A Forth colon definition is again a thread, but each cell-sized entry is a pointer to the codeword.
For machine code words, this is simply a pointer to the code. For high-level words, the word begins with a machine code fragment, followed by the thread. The code fragment might be fully inline, or it might call a subroutine.
DTC is generally faster than ITC on modern machines because it avoids an extra indirection through memory. But it also takes more space since the code fragments are duplicated rather than appearing just once.
A Forth colon definition is a machine code subroutine, that consists of a sequence of jump-to-subroutine instructions, jumping to each word's code.
STC is quite different from a traditional "threaded" Forth. There's no
inner interpreter (NEXT
) in STC. Or, putting it differently, the processor's
fetch-execute cycle is the inner interpreter.
STC requires that the hardware stack be the return stack. On some machines that's no problem, but on others it practically makes STC impossible.
Note that STC is not native code compilation of Forth! Each high-level word's code is still a separate routine, and executing a Forth word jumps in and out of the various definitions.
STC tends to be fast, but bulky -- a sequence of JTS absolute_address
instructions are bigger than a sequence of just the addresses.
For desperately memory-poor applications, token threaded code is an option. TTC works similarly to ITC, except that the thread is composed not of cell-sized pointers but (typically) byte-sized tokens.
The tokens can be thought of as indexes into an array of primitive operations. (That might in fact be how it is implemented!)
The advantage of this approach is of course how compact the threads become. The downsides are the complex encoding for eg. including a large literal value in a thread of bytes; and it tends to be slower than ITC.
Generally you can make $target
to build an image for the target machine: eg.
make dcpu16
. make run-$target
to run the emulator for an interactive session.
The test suite in test/*
is designed to be portable, especially across eg.
cell sizes. It does assume a 2's-complement machine, however!
make test
runs the test suite against all the existing targets.
So far I have not tried running the metacompiler on one of the target machines. This is theoretically possible, but the metacompiler uses a handful of features not supported currently in the target Forth. Most notably, wordlists are vital to how the metacompiler works.

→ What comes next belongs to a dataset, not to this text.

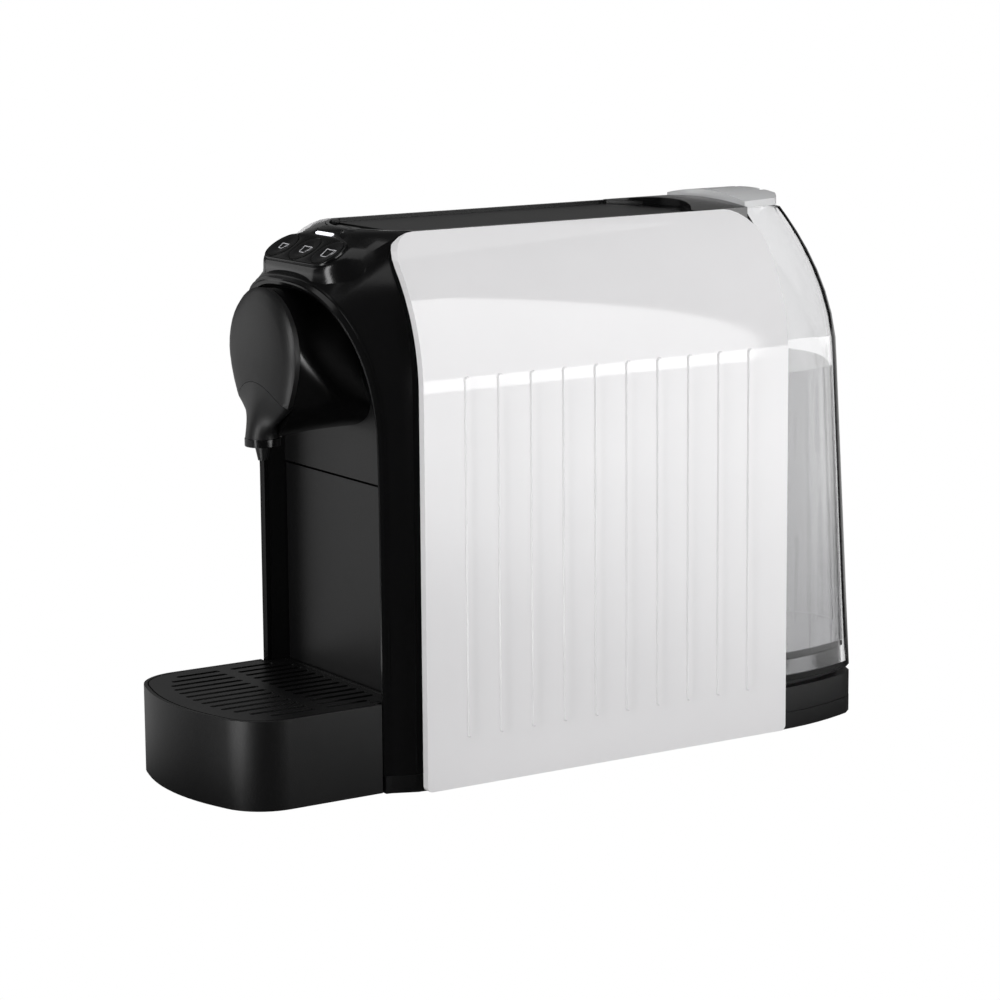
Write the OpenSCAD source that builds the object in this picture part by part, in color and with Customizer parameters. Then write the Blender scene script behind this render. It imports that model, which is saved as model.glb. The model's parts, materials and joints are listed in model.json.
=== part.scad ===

The other known issue is that it is unlikely to work to compile for a machine
whose address units are smaller than the host's. Eg. compiling for a byte-wide
machine like C64 from a 16-bit DCPU. A properly written tc@
and friends would
work around that, but currently there's no way to have different code for
different host/target pairs.
Here are the steps for porting to a new machine:
- Write an assembler for that machine.
- Choose a similar target machine and duplicate its
$machine/main.ft
; the load order of the various metacompiler stages is a bit involved. - Choose the Forth model and implement
model.ft
The DCPU-16 and its "competitors" the Risque-16 and Mocha 86k share hardware.
This "raw disk" workflow works on all of them, and is used to run the tests.
Input files are plain ASCII, Unix text files. They must not contain null bytes (zeroes), because that is the end-of-file signal. (That is, a null is taken as reading off the end of the disk.)
If you have multiple input files, you should concatenate them into a single file, in the right order, and load that file as your disk.
Using the Mackapar 3.5" disks gives a maximum input size of 448 KB (224 KWord).
Set such a file as the loaded disk in your DCPU emulator, then interpret the
word run-disk
to run the disk file. This is how make test
works.
It's possible to run the metacompiler over your application, rather than building a standalone Forth kernel for the target machine.
Once I've tried to do this, I plan to write a guide.